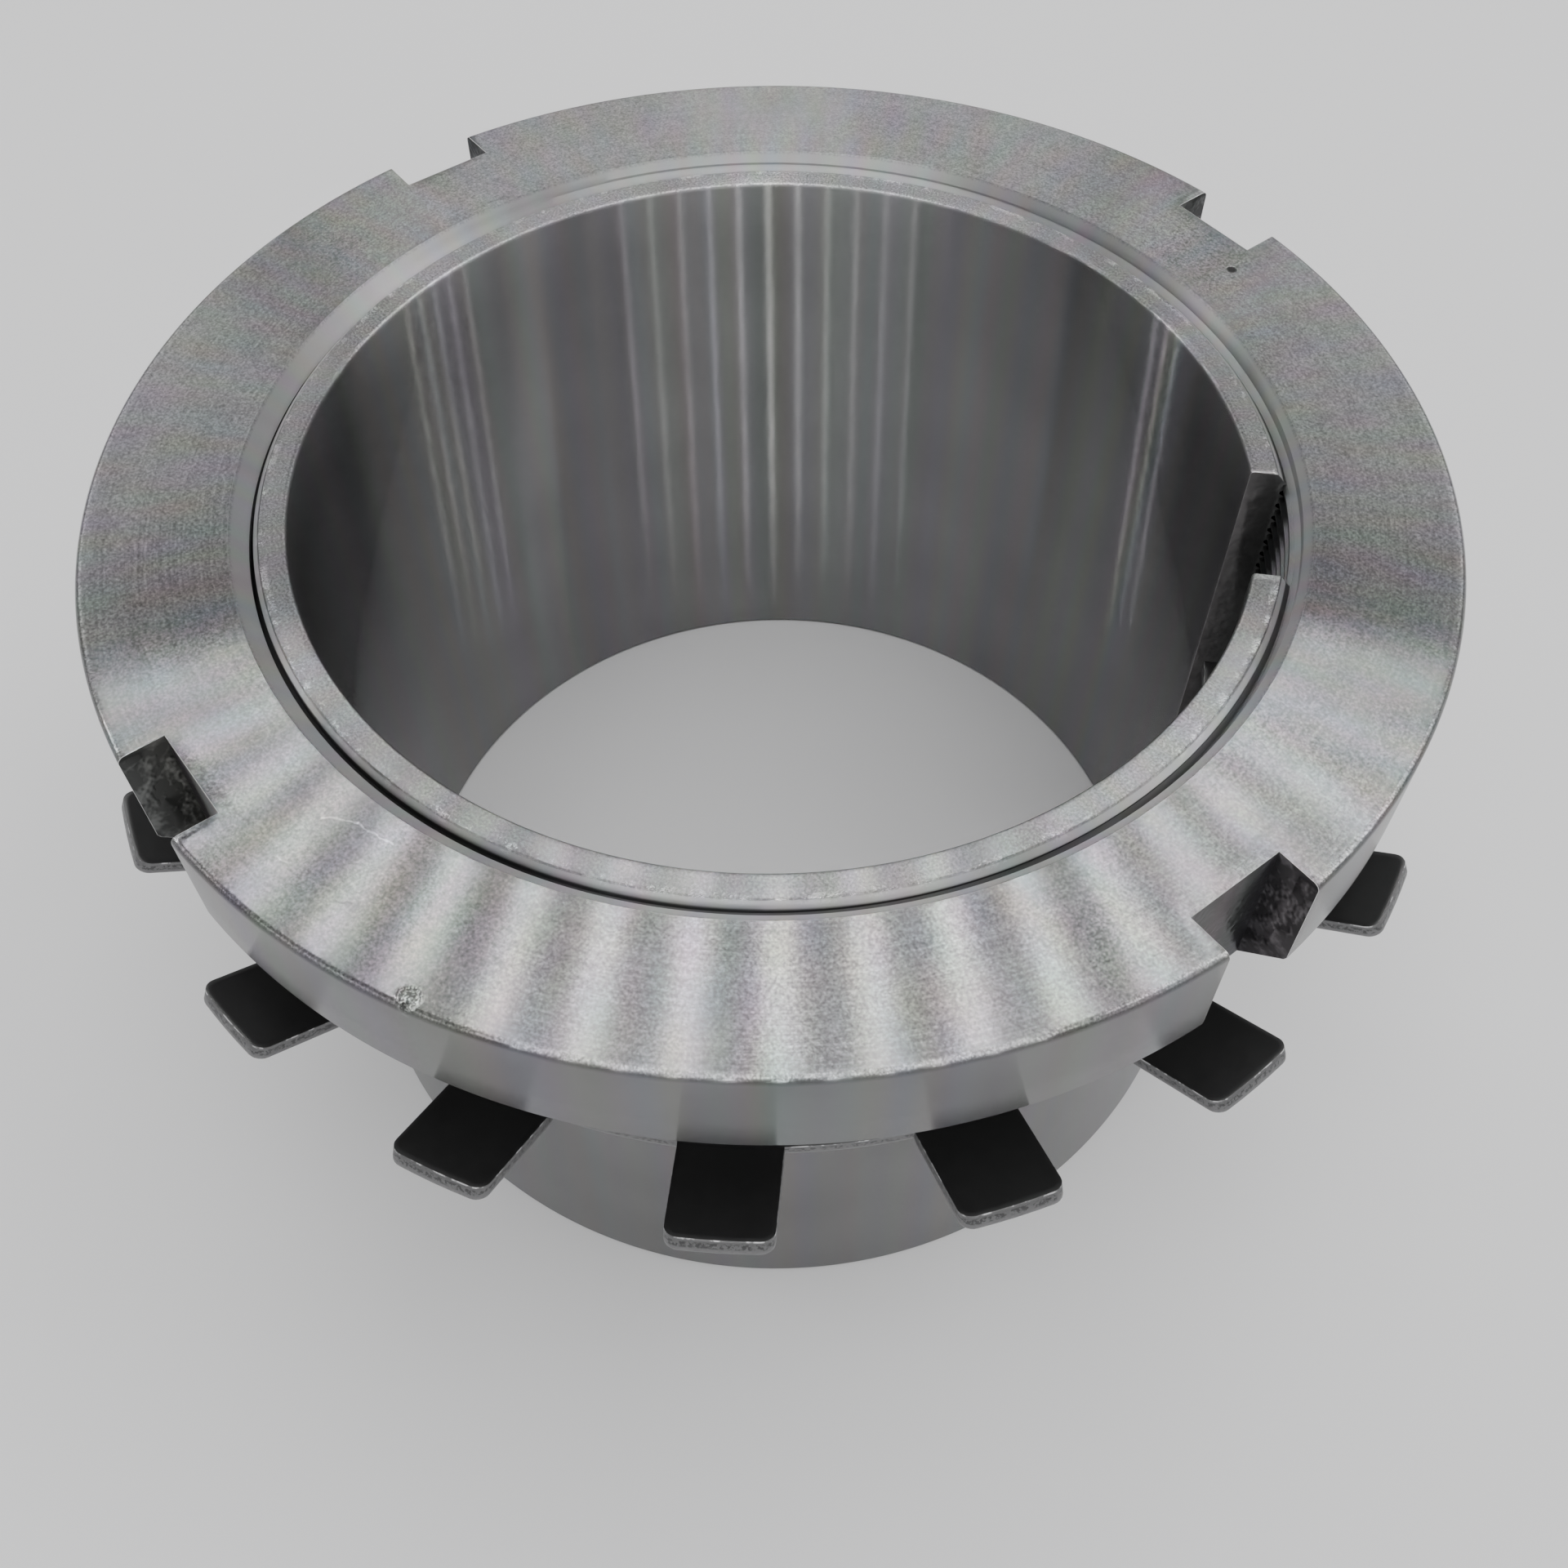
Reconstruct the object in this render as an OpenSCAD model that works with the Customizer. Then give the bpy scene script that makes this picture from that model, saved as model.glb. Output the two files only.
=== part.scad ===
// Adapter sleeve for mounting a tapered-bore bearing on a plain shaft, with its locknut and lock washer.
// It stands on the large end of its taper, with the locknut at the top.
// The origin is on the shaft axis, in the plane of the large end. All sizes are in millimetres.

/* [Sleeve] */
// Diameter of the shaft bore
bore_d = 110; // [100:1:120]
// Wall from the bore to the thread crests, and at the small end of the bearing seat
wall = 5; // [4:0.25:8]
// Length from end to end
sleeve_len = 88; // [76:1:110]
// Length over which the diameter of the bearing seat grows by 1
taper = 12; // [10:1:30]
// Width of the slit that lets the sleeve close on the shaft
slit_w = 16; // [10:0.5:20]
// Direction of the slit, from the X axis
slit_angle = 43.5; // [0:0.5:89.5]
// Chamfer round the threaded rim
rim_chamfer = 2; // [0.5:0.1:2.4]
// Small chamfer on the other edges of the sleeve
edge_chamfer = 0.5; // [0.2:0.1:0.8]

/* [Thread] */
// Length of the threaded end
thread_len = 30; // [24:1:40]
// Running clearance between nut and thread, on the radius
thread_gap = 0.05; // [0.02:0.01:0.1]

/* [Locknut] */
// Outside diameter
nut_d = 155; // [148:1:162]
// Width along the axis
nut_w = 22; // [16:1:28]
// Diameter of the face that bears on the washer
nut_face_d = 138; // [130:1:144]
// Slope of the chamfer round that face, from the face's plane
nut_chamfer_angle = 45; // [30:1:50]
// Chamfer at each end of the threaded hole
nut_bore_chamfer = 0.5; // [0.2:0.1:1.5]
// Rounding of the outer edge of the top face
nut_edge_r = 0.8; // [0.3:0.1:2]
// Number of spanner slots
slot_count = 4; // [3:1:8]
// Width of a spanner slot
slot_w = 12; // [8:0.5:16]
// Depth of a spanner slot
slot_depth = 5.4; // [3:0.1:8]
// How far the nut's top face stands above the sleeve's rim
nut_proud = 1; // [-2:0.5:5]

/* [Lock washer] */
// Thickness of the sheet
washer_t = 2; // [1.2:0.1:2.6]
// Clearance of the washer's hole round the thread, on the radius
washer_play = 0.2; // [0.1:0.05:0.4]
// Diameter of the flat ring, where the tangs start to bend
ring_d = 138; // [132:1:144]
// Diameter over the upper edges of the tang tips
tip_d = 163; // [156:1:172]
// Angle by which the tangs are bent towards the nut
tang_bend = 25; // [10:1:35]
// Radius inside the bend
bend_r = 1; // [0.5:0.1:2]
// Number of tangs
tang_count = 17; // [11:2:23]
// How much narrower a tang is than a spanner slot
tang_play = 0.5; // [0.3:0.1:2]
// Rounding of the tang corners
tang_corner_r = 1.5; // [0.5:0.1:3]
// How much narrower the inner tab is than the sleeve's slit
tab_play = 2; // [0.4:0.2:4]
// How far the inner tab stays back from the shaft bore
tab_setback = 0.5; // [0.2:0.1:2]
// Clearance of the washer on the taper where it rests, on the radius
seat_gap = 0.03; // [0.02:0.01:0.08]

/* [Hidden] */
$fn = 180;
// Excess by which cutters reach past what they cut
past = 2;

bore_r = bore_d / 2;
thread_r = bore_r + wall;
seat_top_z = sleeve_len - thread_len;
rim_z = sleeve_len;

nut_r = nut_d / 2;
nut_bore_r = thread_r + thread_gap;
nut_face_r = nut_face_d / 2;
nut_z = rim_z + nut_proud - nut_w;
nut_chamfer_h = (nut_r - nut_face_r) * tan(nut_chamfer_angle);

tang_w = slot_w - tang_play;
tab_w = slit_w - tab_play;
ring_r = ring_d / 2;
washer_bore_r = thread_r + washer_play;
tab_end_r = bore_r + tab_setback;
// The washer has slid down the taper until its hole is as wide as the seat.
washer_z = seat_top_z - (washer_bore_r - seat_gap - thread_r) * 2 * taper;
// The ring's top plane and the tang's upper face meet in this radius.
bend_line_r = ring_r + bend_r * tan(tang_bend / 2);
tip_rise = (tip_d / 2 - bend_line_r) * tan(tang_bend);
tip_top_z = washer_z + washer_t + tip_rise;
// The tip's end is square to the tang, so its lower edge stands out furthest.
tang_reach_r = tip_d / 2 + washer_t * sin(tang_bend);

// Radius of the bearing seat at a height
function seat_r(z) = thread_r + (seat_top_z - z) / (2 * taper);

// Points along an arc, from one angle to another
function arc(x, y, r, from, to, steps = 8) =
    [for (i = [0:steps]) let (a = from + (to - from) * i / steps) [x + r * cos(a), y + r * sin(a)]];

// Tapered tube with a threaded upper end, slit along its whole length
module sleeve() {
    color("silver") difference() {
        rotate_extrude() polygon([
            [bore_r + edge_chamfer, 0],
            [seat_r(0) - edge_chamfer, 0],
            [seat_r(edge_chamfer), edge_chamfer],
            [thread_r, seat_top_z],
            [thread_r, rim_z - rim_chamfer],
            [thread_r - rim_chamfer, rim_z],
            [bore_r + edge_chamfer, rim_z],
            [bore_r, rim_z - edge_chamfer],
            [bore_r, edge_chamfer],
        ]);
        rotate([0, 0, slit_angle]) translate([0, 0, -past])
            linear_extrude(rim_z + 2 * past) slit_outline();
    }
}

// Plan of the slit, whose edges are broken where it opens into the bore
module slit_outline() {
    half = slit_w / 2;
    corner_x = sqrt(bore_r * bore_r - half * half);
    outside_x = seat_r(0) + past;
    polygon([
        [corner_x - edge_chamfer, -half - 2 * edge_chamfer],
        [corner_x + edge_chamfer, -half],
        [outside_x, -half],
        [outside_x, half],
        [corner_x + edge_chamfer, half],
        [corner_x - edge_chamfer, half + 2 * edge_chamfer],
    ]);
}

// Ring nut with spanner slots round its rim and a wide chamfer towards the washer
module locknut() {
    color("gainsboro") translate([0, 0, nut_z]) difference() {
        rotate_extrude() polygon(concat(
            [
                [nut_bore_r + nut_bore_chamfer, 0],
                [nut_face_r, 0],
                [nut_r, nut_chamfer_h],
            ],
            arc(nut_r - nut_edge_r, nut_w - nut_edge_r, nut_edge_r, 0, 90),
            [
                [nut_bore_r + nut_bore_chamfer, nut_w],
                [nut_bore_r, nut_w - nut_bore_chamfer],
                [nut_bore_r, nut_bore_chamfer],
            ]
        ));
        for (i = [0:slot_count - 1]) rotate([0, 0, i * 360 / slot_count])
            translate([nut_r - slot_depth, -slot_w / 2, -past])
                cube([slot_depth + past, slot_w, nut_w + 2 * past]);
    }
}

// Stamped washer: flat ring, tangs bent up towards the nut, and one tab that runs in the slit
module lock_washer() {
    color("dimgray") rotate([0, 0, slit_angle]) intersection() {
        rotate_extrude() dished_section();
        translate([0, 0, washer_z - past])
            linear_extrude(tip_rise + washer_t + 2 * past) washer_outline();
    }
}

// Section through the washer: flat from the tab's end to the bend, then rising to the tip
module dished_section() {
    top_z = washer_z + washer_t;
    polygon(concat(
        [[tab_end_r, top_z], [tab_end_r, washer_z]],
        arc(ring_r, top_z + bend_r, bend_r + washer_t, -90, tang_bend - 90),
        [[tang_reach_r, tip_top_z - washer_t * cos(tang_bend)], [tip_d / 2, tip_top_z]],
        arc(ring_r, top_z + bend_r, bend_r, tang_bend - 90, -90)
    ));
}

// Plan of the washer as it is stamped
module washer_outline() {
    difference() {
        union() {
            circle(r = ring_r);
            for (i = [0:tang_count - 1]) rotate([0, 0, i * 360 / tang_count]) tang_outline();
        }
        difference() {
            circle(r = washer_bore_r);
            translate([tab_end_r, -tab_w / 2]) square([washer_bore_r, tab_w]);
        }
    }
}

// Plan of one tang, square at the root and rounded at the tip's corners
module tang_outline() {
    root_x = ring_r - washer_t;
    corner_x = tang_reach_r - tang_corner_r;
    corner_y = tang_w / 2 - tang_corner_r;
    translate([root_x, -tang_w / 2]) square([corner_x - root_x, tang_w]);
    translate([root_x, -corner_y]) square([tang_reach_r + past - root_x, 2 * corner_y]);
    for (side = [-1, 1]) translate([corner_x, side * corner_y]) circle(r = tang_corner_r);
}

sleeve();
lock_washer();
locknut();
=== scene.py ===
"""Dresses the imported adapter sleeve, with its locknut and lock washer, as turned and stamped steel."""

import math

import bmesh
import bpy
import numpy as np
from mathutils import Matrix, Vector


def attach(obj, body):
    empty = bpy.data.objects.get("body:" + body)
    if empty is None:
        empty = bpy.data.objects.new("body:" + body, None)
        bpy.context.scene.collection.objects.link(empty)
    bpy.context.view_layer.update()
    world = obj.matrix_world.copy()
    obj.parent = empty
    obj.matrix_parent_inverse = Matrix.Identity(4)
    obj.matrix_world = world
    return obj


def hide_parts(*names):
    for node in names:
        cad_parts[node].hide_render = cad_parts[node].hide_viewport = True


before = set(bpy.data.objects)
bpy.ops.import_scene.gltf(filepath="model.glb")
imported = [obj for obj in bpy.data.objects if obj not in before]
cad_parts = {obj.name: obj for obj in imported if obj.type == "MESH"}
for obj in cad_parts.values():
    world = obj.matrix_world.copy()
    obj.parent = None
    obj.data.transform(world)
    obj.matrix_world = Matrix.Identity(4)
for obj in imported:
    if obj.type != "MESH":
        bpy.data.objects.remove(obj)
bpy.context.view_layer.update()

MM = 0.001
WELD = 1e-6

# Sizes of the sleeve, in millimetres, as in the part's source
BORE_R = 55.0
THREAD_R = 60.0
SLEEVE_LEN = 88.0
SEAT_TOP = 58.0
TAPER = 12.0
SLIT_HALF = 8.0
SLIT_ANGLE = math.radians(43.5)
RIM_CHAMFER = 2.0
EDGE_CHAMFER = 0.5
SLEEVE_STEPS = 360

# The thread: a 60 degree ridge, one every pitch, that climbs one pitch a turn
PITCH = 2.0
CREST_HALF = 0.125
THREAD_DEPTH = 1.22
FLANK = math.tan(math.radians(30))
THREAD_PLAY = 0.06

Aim
Exactly those lines that run from the line with "the tip's corners" through the line with "for node in" are to be reproduced; both end lines belong to the range.

Solution to this task
// Plan of one tang, square at the root and rounded at the tip's corners
module tang_outline() {
    root_x = ring_r - washer_t;
    corner_x = tang_reach_r - tang_corner_r;
    corner_y = tang_w / 2 - tang_corner_r;
    translate([root_x, -tang_w / 2]) square([corner_x - root_x, tang_w]);
    translate([root_x, -corner_y]) square([tang_reach_r + past - root_x, 2 * corner_y]);
    for (side = [-1, 1]) translate([corner_x, side * corner_y]) circle(r = tang_corner_r);
}

sleeve();
lock_washer();
locknut();
=== scene.py ===
"""Dresses the imported adapter sleeve, with its locknut and lock washer, as turned and stamped steel."""

import math

import bmesh
import bpy
import numpy as np
from mathutils import Matrix, Vector


def attach(obj, body):
    empty = bpy.data.objects.get("body:" + body)
    if empty is None:
        empty = bpy.data.objects.new("body:" + body, None)
        bpy.context.scene.collection.objects.link(empty)
    bpy.context.view_layer.update()
    world = obj.matrix_world.copy()
    obj.parent = empty
    obj.matrix_parent_inverse = Matrix.Identity(4)
    obj.matrix_world = world
    return obj


def hide_parts(*names):
    for node in names:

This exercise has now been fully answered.